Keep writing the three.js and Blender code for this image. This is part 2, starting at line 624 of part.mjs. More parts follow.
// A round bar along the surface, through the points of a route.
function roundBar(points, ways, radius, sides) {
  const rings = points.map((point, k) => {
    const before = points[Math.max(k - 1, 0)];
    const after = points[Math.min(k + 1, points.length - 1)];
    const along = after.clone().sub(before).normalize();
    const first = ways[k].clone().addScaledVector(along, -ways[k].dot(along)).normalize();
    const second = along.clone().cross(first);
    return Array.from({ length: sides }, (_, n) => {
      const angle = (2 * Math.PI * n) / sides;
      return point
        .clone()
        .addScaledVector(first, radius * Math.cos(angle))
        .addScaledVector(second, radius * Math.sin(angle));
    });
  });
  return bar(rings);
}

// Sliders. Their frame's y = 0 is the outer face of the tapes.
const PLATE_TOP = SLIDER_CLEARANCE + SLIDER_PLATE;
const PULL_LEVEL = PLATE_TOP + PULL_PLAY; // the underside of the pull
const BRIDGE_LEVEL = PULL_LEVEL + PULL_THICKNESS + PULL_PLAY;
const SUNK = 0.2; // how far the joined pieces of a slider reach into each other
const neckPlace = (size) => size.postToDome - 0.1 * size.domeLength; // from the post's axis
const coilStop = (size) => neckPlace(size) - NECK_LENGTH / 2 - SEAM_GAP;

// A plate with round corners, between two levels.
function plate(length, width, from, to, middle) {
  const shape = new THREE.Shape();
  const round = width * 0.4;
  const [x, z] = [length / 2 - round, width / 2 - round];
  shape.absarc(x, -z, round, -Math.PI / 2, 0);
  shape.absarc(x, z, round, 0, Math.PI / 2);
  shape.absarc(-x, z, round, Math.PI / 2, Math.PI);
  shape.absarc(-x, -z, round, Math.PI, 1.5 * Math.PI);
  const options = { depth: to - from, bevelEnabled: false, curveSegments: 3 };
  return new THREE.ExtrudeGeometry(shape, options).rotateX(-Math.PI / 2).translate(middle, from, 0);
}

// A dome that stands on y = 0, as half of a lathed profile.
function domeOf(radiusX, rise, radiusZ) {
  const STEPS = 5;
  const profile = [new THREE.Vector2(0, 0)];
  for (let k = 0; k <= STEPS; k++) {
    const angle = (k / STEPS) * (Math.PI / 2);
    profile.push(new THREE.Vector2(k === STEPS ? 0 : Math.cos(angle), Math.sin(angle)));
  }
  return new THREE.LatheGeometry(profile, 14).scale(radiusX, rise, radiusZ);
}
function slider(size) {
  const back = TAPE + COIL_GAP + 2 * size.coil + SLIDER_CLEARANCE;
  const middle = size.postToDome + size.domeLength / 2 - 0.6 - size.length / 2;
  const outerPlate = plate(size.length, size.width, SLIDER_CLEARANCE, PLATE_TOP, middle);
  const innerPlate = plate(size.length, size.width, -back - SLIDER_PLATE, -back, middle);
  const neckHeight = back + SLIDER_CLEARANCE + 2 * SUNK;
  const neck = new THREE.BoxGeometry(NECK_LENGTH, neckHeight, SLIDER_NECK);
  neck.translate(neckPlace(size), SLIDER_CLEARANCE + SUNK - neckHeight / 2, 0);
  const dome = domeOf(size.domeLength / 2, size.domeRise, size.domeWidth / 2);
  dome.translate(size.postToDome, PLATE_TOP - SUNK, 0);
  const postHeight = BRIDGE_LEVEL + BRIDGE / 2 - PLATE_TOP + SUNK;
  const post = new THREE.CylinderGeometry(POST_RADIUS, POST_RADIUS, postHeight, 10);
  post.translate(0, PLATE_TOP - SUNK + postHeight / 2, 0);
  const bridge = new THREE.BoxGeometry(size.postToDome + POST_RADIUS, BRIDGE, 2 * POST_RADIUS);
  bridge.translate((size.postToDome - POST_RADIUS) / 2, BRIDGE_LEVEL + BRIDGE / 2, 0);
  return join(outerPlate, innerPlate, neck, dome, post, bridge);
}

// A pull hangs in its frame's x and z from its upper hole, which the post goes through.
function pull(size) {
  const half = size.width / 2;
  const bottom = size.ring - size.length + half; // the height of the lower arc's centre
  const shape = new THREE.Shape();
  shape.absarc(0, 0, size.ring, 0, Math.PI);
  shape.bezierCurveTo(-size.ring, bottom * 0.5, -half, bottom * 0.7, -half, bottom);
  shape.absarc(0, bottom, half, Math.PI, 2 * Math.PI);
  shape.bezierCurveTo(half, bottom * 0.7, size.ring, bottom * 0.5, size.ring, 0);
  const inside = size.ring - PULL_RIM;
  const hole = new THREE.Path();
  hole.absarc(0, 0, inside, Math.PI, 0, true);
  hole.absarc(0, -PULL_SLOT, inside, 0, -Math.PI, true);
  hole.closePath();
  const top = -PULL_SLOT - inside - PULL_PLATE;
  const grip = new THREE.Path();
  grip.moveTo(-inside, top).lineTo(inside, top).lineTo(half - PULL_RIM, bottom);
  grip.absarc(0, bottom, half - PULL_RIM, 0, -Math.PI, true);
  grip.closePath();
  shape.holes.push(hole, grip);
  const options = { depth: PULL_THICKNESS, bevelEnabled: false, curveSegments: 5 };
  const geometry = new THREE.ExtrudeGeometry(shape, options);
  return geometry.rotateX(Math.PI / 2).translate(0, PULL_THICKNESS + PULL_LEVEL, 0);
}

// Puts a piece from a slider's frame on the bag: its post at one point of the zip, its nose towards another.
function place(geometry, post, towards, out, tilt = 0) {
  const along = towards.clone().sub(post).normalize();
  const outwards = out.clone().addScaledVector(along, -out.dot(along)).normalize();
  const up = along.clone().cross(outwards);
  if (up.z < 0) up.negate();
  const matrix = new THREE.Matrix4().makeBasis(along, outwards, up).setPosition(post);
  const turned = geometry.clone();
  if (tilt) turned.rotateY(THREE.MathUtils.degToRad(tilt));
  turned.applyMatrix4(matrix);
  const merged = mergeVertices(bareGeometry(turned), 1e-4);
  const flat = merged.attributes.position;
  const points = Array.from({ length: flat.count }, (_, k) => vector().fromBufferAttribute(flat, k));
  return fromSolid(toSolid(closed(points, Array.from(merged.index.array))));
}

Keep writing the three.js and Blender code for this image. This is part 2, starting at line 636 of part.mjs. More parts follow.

- - - -

§ **WHAT IS NEEDED**
Gather each line in the data that holds the string "starting".

§ **WORKED SOLUTION**
Keep writing the three.js and Blender code for this image. This is part 2, starting at line 624 of part.mjs. More parts follow.
Keep writing the three.js and Blender code for this image. This is part 2, starting at line 636 of part.mjs. More parts follow.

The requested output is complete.